Question
Can I apply for a patent, if I developed the invention while working for a company which has now filed for bankruptcy? Or how is it if the company did not exist anymore, but the work was done for them while they were still in business?
Answers: 4 public & 0 private
It depends on what your relationship was with the company while you worked with them. Were you an employee, and if so did you execute an employment agreement that stipulated that you assign all rights, title and interest of any inventions under the scope of your employment to the company? If so, even if Bankrupt, that technology would still be an asset of the company. In my opinion, you would have to work with the company and their bankruptcy attorney, and possibly even the bankruptcy court to see how to acquire the asset from them....which is beyond my scope as a patent attorney. Hope that helps.
You should look at the bankruptcy schedules and see how the intellectual property is treated, if it is even listed. You also need to know what you agreed to. Sometimes you have signed away the patent rights to inventions you create during employment, but not always. You really need to talk to someone with both bankruptcy and intellectual property experience. (We're not as hard to find as you might think.)
Since Robert Iussa already did a great job addressing the question of who owns the asset, I'm going to addressing a complementary question: how are patents affected by BK and how does BK affect patents?
We have previously sold a patent portfolio for a client where it was necessary to put the client into BK (with the client's consent, of course) in order to make it possible to sell the patents. So while I am not an attorney, I have direct experience with the process. Of course, you should consult an attorney for any specific legal questions.
Decisions about the assets are made by the Judge, but the Trustee administers all the assets. The Trustee carries a lot of weight and can make de facto decisions about the assets.
If this is not a famous company, it's unlikely there will be a lot of bidders for the assets. Creditors want maximum money but are fortunate to get ten cents on the dollar. So assets will be auctioned, but if you have an offer to make, you can certainly approach the Trustee (see an attorney to do this in the proper manner) and make an offer. But don't overpay! It might very well be accepted. You should not comment one way or the other on the patent. If you tell them it's worth a million dollars, well, why would they accept $10,000? Fact is, you don't know how much it's worth. You can also let it go to auction. Chances are no one or almost no one will show up. That's what you're really bidding against (unless the company is known to be valuable). Again, consult an attorney but don't negotiate against yourself.
Now, a more tricky part. In order to sell any part of the estate, that part has to be free and clear of all liens and encumbrances. Otherwise you'd be buying something without any title to it and it could be repossessed from you. That's why there is something called a 363 Motion. If the creditors won't release their liens, the court can strip the liens off the asset, enabling it to be sold. Then the money from the sale goes back into the estate and the liens are put back on the cash realized. A 363 Motion is filed when a company is already in BK.

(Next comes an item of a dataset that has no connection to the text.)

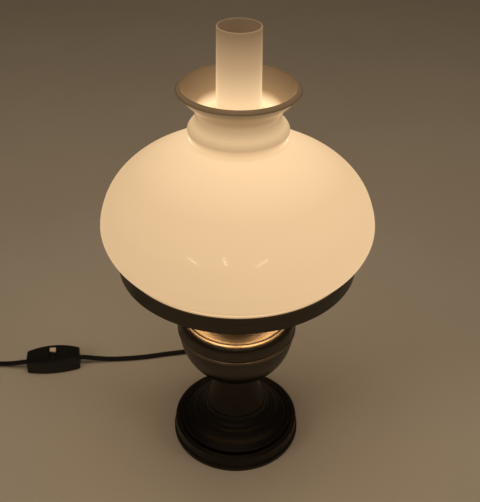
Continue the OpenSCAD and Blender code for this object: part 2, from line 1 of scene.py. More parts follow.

What you have to do is: Ask yourself what the value of this invention is, if anything. Most patents by themselves are worthless. Only about 2% have independent value. If yours is one of those or if you have another reason for wanting to own it, decide what your budget is. You might be able to buy it for $100. Or it might be a few thousand. There is no independent market. If your offer is too low, the judge and trustee would likely want to see if anyone else would pay more. Or if you have the patience to wait for the auction, you can just buy it then, maybe for $1.